Ever since Linton sported a Martello T-shirt in a series of national TV interviews on his way out from Canopy, the extra attention has caused the company’s shares to skyrocket. Sitting at roughly 19 cents on the TSX Venture exchange before Linton’s comments, Martello’s share price hit as high as 94 cents in the days that followed.

As Martello CEO John Proctor put it: “What Bruce did was shine a searchlight on us – and people liked what they saw.”

Ruckify seems to be fielding a similar wave of investor attention, according to Cody. The company’s website has been getting anywhere from 20 to 40 questions per day, and venture capitalists are emailing Cody before even sitting down for a cup of coffee to ask if they can invest $100,000.

“It was definitely a Bruce effect,” Cody says with a laugh.

But Ruckify isn’t looking to take money from strangers over email. Cody says the firm has raised its funding to-date from some high-net-worth individuals. He isn’t specific on how much the company has taken in, saying it’s not a lot “relatively speaking,” but Linton said in a recent interview with Proactive Investors that Ruckify has raised up to $18 million.

Cody says the company doesn’t want to go the typical venture capital path of raising a seed round, then a series-A, and so on. He says there’s been enough interest from investors on both sides of the border that he and Linton are confident they can secure a public listing on a U.S. stock exchange in the spring of 2020.

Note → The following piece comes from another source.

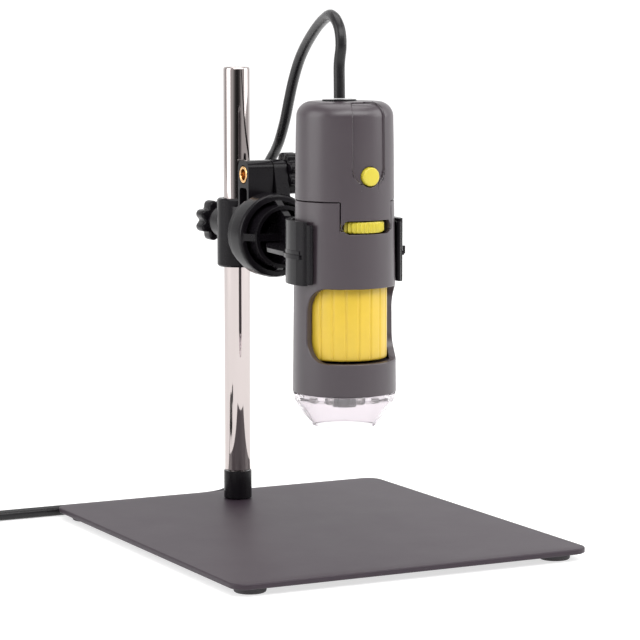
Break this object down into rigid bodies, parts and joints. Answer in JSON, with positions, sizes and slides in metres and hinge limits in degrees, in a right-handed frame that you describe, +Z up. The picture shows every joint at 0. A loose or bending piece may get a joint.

Cody says much of that confidence comes from, again, “the Bruce effect.” Both Cody and Proctor have cited Linton’s expertise in capital markets as a major advantage he brings to their respective firms; Cody notes that Bruce’s network of investment bankers and even a few celebrities gives him a direct source of funding when he needs it.

Foundations first

That’s not a superpower Ruckify is looking to abuse, however. The company has enough money to fund its current expansion plans, Cody says, and will wait to build a solid base before turning on the capital hoses.

“We’re laying the foundation so that we can bring in a couple hundred million dollars. We can use that money to basically ignite the foundation that we’re building today,” he says.

When Ruckify lands in a city, the focus is more on building the supply side than the demand. Bringing owners on to the platform to fulfil requests for, say, camping equipment or power tools is the more important factor in the early going than getting renters on to the site.

“We crank marketing based on how our conversions are. So you know, a request comes in for something. How many times can we fill the order?” says Cody. He says that when the company is seeing about 85 per cent of requests in a city being converted, it starts pushing the platform locally.

“You could be silly and just turn on the marketing taps and disappoint a whole bunch of people. Or you can do it in a disciplined way,” Cody says.

Ambition is the mantra

Ruckify, which earns its cut off the top of every transaction on the platform, currently employs some 50 people in Ottawa and a few more on the ground in each expansion city. Cody and Linton bought back Better Software last year and the two firms now share space and some employees – including chief technical officer Graham Brown, who spent two decades building products at Ottawa tech company Corel.

The two companies have about 7,000 square feet of space on Brewer Hunt Way in Kanata, but Cody says he only took out a six-month lease on the office, expecting to need more space come the fall.

He notes that one of the features of the Ruckify platform – a commitment to plant one tree for every rental – has served as a rallying point and morale booster for both the company’s employees and its users. Cody says the firm set a “crazy ambitious goal” to plant one billion trees through Ruckify.

For both Linton and Cody, ambitious ventures like this have quickly become the norm.